- DATA SEGMENT -
[Begin]
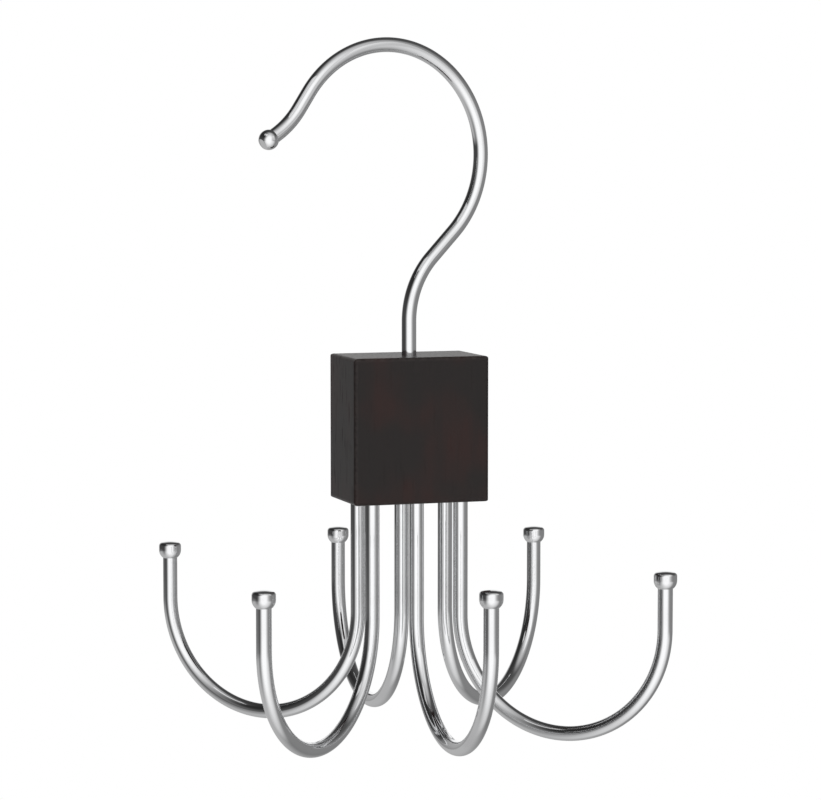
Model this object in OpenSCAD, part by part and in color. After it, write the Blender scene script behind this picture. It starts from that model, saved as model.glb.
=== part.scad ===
// Tie hanger: a swivelling wire hook over a small wooden block that carries six tie hooks.
// The origin is the rod seat, the highest point of the inside of the crook. +Z is up,
// +X runs along the width of the block and -Y is its front.

/* [Wire] */
// Thickness of the wire that all the hooks are bent from
wire_d = 4; // [3:0.1:5]
// How much fuller in radius a bend comes out than the straight wire
bend_swell = 0.01; // [0.01:0.01:0.03]

/* [Swivel hook] */
// Straight wire between the block and the first bend
neck_straight = 9; // [4:0.5:20]
// Angle of the neck bend
neck_bend_angle = 45.5; // [30:0.5:60]
// Straight wire between the neck bend and the crook
neck_slope = 9.6; // [4:0.2:16]
// Inner diameter of the crook, which hangs on the rod
crook_d = 54.6; // [40:0.2:70]
// Angle that the crook sweeps through
crook_angle = 191.4; // [170:0.2:210]
// Straight wire between the crook and the tail bend
tail_straight = 5.2; // [1:0.2:12]
// Angle of the tail, which bends back outwards
tail_bend_angle = 24.5; // [10:0.5:45]
// Straight wire between the tail bend and the middle of the ball
nose_straight = 2; // [1:0.5:10]
// Centre-line radius of the neck bend and of the tail bend
small_bend_r = 24; // [12:0.5:36]
// Turn of the hook on its swivel, counter-clockwise seen from above
hook_turn = 13; // [-180:0.5:180]

/* [End ball] */
// Diameter of the ball on the end of the swivel hook
ball_d = 5.4; // [5.2:0.1:8]
// Length of the ball along the wire, from its open back to its flattened nose
ball_l = 4.4; // [4:0.1:5]

/* [Block] */
// Width of the block
block_w = 37.8; // [34:0.2:60]
// Depth of the block, front to back
block_d = 23.2; // [19:0.2:40]
// Height of the block
block_h = 39.3; // [32:0.1:60]
// Rounding of the edges of the block
block_edge_r = 1; // [0.5:0.1:1.5]

/* [Swivel bearing] */
// Running clearance round the wire in the bore of the block
swivel_clear = 0.1; // [0.05:0.01:0.3]
// Outer diameter of the thrust washer
washer_d = 6.6; // [5.6:0.1:7]
// Thickness of the thrust washer
washer_t = 0.8; // [0.5:0.1:1.5]
// Outer diameter of the collar that is pressed on the end of the wire
collar_d = 6.2; // [5.4:0.1:6.6]
// Length of the collar
collar_l = 5; // [3:0.1:7]
// Clearance round the washer in its recess
recess_clear = 0.2; // [0.1:0.05:0.3]
// End play between the washer and the shoulder that it carries
end_play = 0.1; // [0.05:0.01:0.3]
// Room between the collar and the plug below it
collar_room = 1.5; // [0.5:0.1:3]
// Length of the plug that closes the recess
plug_l = 4; // [2:0.1:6]
// Glue play round the plug
plug_play = 0.05; // [0.02:0.01:0.1]

/* [Tie hooks] */
// Distance between the columns of stems, along the width of the block
column_pitch = 12.5; // [11:0.1:15]
// Distance between the two rows of stems, front to back
row_pitch = 13; // [12.8:0.1:13.4]
// Depth of the holes that the stems are glued into
stem_hole_l = 24; // [15:0.5:28]
// Play round a stem in its hole, filled with glue
glue_play = 0.1; // [0.05:0.01:0.2]
// Straight stem between the block and the round bottom of a tie hook
stem_drop = 31; // [20:0.5:60]
// Distance from the stem to the tip of a tie hook, centre to centre
hook_span = 60; // [40:1:90]
// Straight wire from the round bottom up to the end of the tip
tip_rise = 14.4; // [8:0.2:28]
// Turn of the corner hooks away from straight ahead
corner_turn = 44.4; // [35:0.2:55]

/* [Tip caps] */
// Outer diameter of a cap
cap_d = 6.2; // [5.6:0.1:8]
// Height of a cap
cap_h = 4.6; // [4:0.1:6]
// Thickness of its flat top, over the end of the wire
cap_top_t = 1.2; // [0.8:0.1:1.6]
// Rounding of the rim of its flat top
cap_rim_r = 1.2; // [0.5:0.1:1.5]
// Height of the part below the rim that curves in towards the wire
cap_skirt_h = 2.2; // [1.5:0.1:2.5]
// Radius of that curve
cap_skirt_r = 2.8; // [2.6:0.1:4]
// Play round the wire in a cap or in the ball
cap_play = 0.02; // [0.01:0.01:0.05]

/* [Hidden] */
$fn = 64;

chrome = [0.82, 0.83, 0.85];
steel = [0.62, 0.63, 0.65];
black_wood = [0.12, 0.1, 0.1];

wire_r = wire_d / 2;
bend_lap = 0.2;
// How far a cut runs on past the face that it opens
cut_over = 1;

// Heights above the underside of the block
collar_z = plug_l + collar_room;
washer_z = collar_z + collar_l;
shoulder_z = washer_z + washer_t + end_play;
recess_d = washer_d + 2 * recess_clear;

// A wire is a list of bends, and each bend is [straight run before it, radius, angle].
// A positive angle turns left and a negative one right. A pose is [x, z, heading].
crook_r = (crook_d + wire_d) / 2;
hook_bends = [
  [block_h - collar_z + neck_straight, small_bend_r, -neck_bend_angle],
  [neck_slope, crook_r, crook_angle],
  [tail_straight, small_bend_r, -tail_bend_angle],
  [nose_straight, 0, 0]
];
tie_bends = [
  [stem_hole_l + stem_drop, hook_span / 2, 180],
  [tip_rise, 0, 0]
];

function ahead(pose, run) =
  [pose[0] + run * cos(pose[2]), pose[1] + run * sin(pose[2]), pose[2]];
function side(bend) = bend[2] < 0 ? -1 : 1;
function bend_centre(pose, bend) =
  ahead([pose[0], pose[1], pose[2] + 90], side(bend) * bend[1]);
function bent(pose, bend) =
  let (
    centre = bend_centre(pose, bend),
    heading = pose[2] + bend[2],
    end = ahead([centre[0], centre[1], heading - 90], side(bend) * bend[1])
  )
  [end[0], end[1], heading];
function pose_after(bends, count, start) =
  count == 0
    ? start
    : bent(
        ahead(pose_after(bends, count - 1, start), bends[count - 1][0]),
        bends[count - 1]
      );

// The swivel hook starts at the lower end of its shank, on the swivel axis
hook_start = [0, collar_z, 90];
crook_centre = bend_centre(
  ahead(pose_after(hook_bends, 1, hook_start), neck_slope), hook_bends[1]
);
hook_end = pose_after(hook_bends, len(hook_bends), hook_start);

// The swivel axis and the underside of the block, seen from the rod seat
axis_x = -crook_centre[0] * cos(hook_turn);
axis_y = -crook_centre[0] * sin(hook_turn);
underside_z = -(crook_centre[1] + crook_r - wire_r);

// A tie hook starts at the blind end of its hole and points down
tie_start = [0, stem_hole_l, -90];
tie_end = pose_after(tie_bends, len(tie_bends), tie_start);

// A stem's place is [column, row, direction that its hook points in]
front_way = -90;
back_way = 90;
front = [0, -1, front_way];
front_left = [-1, -1, front_way - corner_turn];
front_right = [1, -1, front_way + corner_turn];
back = [0, 1, back_way];
back_left = [-1, 1, back_way + corner_turn];
back_right = [1, 1, back_way - corner_turn];

// Each straight run reaches a little way into the fuller bends beside it
module wire(bends, start) {
  last = len(bends) - 1;
  for (i = [0 : last]) {
    bend = bends[i];
    from = pose_after(bends, i, start);
    into_last_bend = i > 0 ? bend_lap : 0;
    into_next_bend = i < last ? bend_lap : 0;
    translate([from[0], 0, from[1]])
      rotate([0, 90 - from[2], 0])
        translate([0, 0, -into_last_bend])
          cylinder(d = wire_d, h = into_last_bend + bend[0] + into_next_bend);
    if (bend[2] != 0)
      wire_bend(bend, ahead(from, bend[0]));
  }
}

module wire_bend(bend, from) {
  centre = bend_centre(from, bend);
  first = bend[2] > 0 ? from[2] - 90 : from[2] + 90 + bend[2];
  translate([centre[0], 0, centre[1]])
    rotate([90, 0, 0])
      rotate([0, 0, first])
        rotate_extrude(angle = abs(bend[2]))
          translate([bend[1], 0])
            circle(r = wire_r + bend_swell);
}

module on_swivel_axis() {
  translate([axis_x, axis_y, underside_z])
    children();
}

module turned_hook() {
  on_swivel_axis()
    rotate([0, 0, hook_turn])
      children();
}

module on_stem(place) {
  on_swivel_axis()
    translate([place[0] * column_pitch, place[1] * row_pitch / 2, 0])
      rotate([0, 0, place[2]])
        children();
}

module rounded_plate(w, h, thick) {
  translate([0, 0, -thick / 2])
    linear_extrude(thick)
      union() {
        square([w - 2 * block_edge_r, h], center = true);
        square([w, h - 2 * block_edge_r], center = true);
        for (x = [-1, 1], y = [-1, 1])
          translate([x * (w / 2 - block_edge_r), y * (h / 2 - block_edge_r)])
            circle(r = block_edge_r);
      }
}

module ring(outer_d, inner_d, length) {
  difference() {
    cylinder(d = outer_d, h = length);
    translate([0, 0, -cut_over])
      cylinder(d = inner_d, h = length + 2 * cut_over);
  }
}

module swivel_hook() {
  color(chrome)
    turned_hook()
      wire(hook_bends, hook_start);
}

// A ball with a flattened nose, drilled from behind for the end of the wire
module hook_end_ball() {
  color(chrome)
    turned_hook()
      translate([hook_end[0], 0, hook_end[1]])
        rotate([0, 90 - hook_end[2], 0])
          rotate_extrude()
            difference() {
              intersection() {
                circle(d = ball_d);
                translate([0, -ball_l / 2])
                  square([ball_d, ball_l]);
              }
              translate([0, -ball_d])
                square([wire_r + cap_play, ball_d]);
            }
}

module swivel_washer() {
  color(steel)
    on_swivel_axis()
      translate([0, 0, washer_z])
        ring(washer_d, wire_d + 2 * swivel_clear, washer_t);
}

module swivel_collar() {
  color(steel)
    on_swivel_axis()
      translate([0, 0, collar_z])
        ring(collar_d, wire_d + 2 * cap_play, collar_l);
}

module block_solid() {
  translate([0, 0, block_h / 2])
    intersection() {
      rounded_plate(block_w, block_d, block_h);
      rotate([90, 0, 0])
        rounded_plate(block_w, block_h, block_d);
      rotate([90, 0, 90])
        rounded_plate(block_d, block_h, block_w);
    }
}

// A hole that is open at the underside of the block
module hole_from_below(d, depth) {
  translate([0, 0, -cut_over])
    cylinder(d = d, h = depth + cut_over);
}

module block() {
  color(black_wood)
    difference() {
      on_swivel_axis()
        block_solid();
      on_swivel_axis()
        hole_from_below(wire_d + 2 * swivel_clear, block_h + cut_over);
      on_swivel_axis()
        hole_from_below(recess_d, shoulder_z);
      for (place = [front, front_left, front_right, back, back_left, back_right])
        on_stem(place)
          hole_from_below(wire_d + 2 * glue_play, stem_hole_l);
    }
}

module block_plug() {
  color(black_wood)
    on_swivel_axis()
      cylinder(d = recess_d - 2 * plug_play, h = plug_l);
}

module tie_hook(place) {
  color(chrome)
    on_stem(place)
      wire(tie_bends, tie_start);
}

// Flat top with a rounded rim, a short straight band and a skirt that curves in
module cap_outline() {
  cap_r = cap_d / 2;
  skirt_top = cap_top_t - cap_h + cap_skirt_h;
  translate([0, skirt_top])
    square([cap_r, cap_h - cap_skirt_h - cap_rim_r]);
  translate([0, cap_top_t - cap_rim_r])
    square([cap_r - cap_rim_r, cap_rim_r]);
  translate([cap_r - cap_rim_r, cap_top_t - cap_rim_r])
    circle(r = cap_rim_r);
  intersection() {
    translate([cap_r - cap_skirt_r, skirt_top])
      circle(r = cap_skirt_r);
    translate([0, skirt_top - cap_skirt_h])
      square([cap_r, cap_skirt_h]);
  }
}

module tip_cap(place) {
  color(chrome)
    on_stem(place)
      translate([tie_end[0], 0, tie_end[1]])
        rotate_extrude()
          difference() {
            cap_outline();
            translate([0, -cap_h])
              square([wire_r + cap_play, cap_h]);
          }
}

swivel_hook();
hook_end_ball();
swivel_washer();
swivel_collar();
block();
block_plug();

tie_hook(front);  // tie_hook_front
tie_hook(front_left);  // tie_hook_front_left
tie_hook(front_right);  // tie_hook_front_right
tie_hook(back);  // tie_hook_back
tie_hook(back_left);  // tie_hook_back_left
tie_hook(back_right);  // tie_hook_back_right

tip_cap(front);  // tip_cap_front
tip_cap(front_left);  // tip_cap_front_left
tip_cap(front_right);  // tip_cap_front_right
tip_cap(back);  // tip_cap_back
tip_cap(back_left);  // tip_cap_back_left
tip_cap(back_right);  // tip_cap_back_right
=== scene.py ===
"""The looks of a tie hanger: chromed wire hooks in a black wooden block, hung in a pale studio."""

import math

import bmesh
import bpy
from mathutils import Matrix, Vector


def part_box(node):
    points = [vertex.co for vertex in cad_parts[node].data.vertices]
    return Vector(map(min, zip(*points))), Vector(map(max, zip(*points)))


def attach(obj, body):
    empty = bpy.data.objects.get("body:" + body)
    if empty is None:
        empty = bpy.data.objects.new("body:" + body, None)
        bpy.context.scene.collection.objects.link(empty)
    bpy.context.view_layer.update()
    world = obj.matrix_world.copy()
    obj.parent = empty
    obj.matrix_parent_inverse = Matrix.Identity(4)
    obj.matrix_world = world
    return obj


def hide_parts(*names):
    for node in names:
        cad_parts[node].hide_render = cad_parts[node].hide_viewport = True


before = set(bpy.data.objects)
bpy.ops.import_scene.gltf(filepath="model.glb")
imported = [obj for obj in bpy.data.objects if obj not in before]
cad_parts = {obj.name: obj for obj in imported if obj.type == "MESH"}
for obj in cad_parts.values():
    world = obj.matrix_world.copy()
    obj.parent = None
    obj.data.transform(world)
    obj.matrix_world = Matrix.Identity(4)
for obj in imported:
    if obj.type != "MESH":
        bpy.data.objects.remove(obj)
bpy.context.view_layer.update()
MM = 0.001


# The block: close-grained hardwood, stained nearly black under a thin satin lacquer. It is sawn and sanded
# to a brick with eased edges, bored through for the swivel, and drilled from below for the six stems.
def feed(tree, node, inputs):
    """Sets each named input of a node to a value, or links it from another node's output."""
    for name, value in inputs.items():
        if isinstance(value, bpy.types.NodeSocket):
            tree.links.new(value, node.inputs[name])
        else:
            node.inputs[name].default_value = value
    return node


def put(tree, kind, inputs, **choices):
    """Adds a shader node of one kind with its choices made and its inputs fed."""
    node = tree.nodes.new("ShaderNode" + kind)
    for name, choice in choices.items():
        setattr(node, name, choice)
    return feed(tree, node, inputs)


def between(tree, share, low, high):
    """The colour that lies at a share of the way from low to high."""
    first, second, result = 6, 7, 2
    mix = put(tree, "Mix", {0: share, first: low, second: high}, data_type="RGBA")
    return mix.outputs[result]


def number(tree, value, from_low, from_high, to_low, to_high):
    """A value moved smoothly from one range to another."""
    span = {"From Min": from_low, "From Max": from_high, "To Min": to_low, "To Max": to_high}
    node = put(tree, "MapRange", {"Value": value, **span}, interpolation_type="SMOOTHSTEP")
    return node.outputs["Result"]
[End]
Beginning with the line containing "swivel_hook();" and ending with the line containing "obj.data.transform(world)", extract those lines exactly from the listing above, and only those.

- ANSWER IN FULL -
swivel_hook();
hook_end_ball();
swivel_washer();
swivel_collar();
block();
block_plug();

tie_hook(front);  // tie_hook_front
tie_hook(front_left);  // tie_hook_front_left
tie_hook(front_right);  // tie_hook_front_right
tie_hook(back);  // tie_hook_back
tie_hook(back_left);  // tie_hook_back_left
tie_hook(back_right);  // tie_hook_back_right

tip_cap(front);  // tip_cap_front
tip_cap(front_left);  // tip_cap_front_left
tip_cap(front_right);  // tip_cap_front_right
tip_cap(back);  // tip_cap_back
tip_cap(back_left);  // tip_cap_back_left
tip_cap(back_right);  // tip_cap_back_right
=== scene.py ===
"""The looks of a tie hanger: chromed wire hooks in a black wooden block, hung in a pale studio."""

import math

import bmesh
import bpy
from mathutils import Matrix, Vector


def part_box(node):
    points = [vertex.co for vertex in cad_parts[node].data.vertices]
    return Vector(map(min, zip(*points))), Vector(map(max, zip(*points)))


def attach(obj, body):
    empty = bpy.data.objects.get("body:" + body)
    if empty is None:
        empty = bpy.data.objects.new("body:" + body, None)
        bpy.context.scene.collection.objects.link(empty)
    bpy.context.view_layer.update()
    world = obj.matrix_world.copy()
    obj.parent = empty
    obj.matrix_parent_inverse = Matrix.Identity(4)
    obj.matrix_world = world
    return obj


def hide_parts(*names):
    for node in names:
        cad_parts[node].hide_render = cad_parts[node].hide_viewport = True


before = set(bpy.data.objects)
bpy.ops.import_scene.gltf(filepath="model.glb")
imported = [obj for obj in bpy.data.objects if obj not in before]
cad_parts = {obj.name: obj for obj in imported if obj.type == "MESH"}
for obj in cad_parts.values():
    world = obj.matrix_world.copy()
    obj.parent = None
    obj.data.transform(world)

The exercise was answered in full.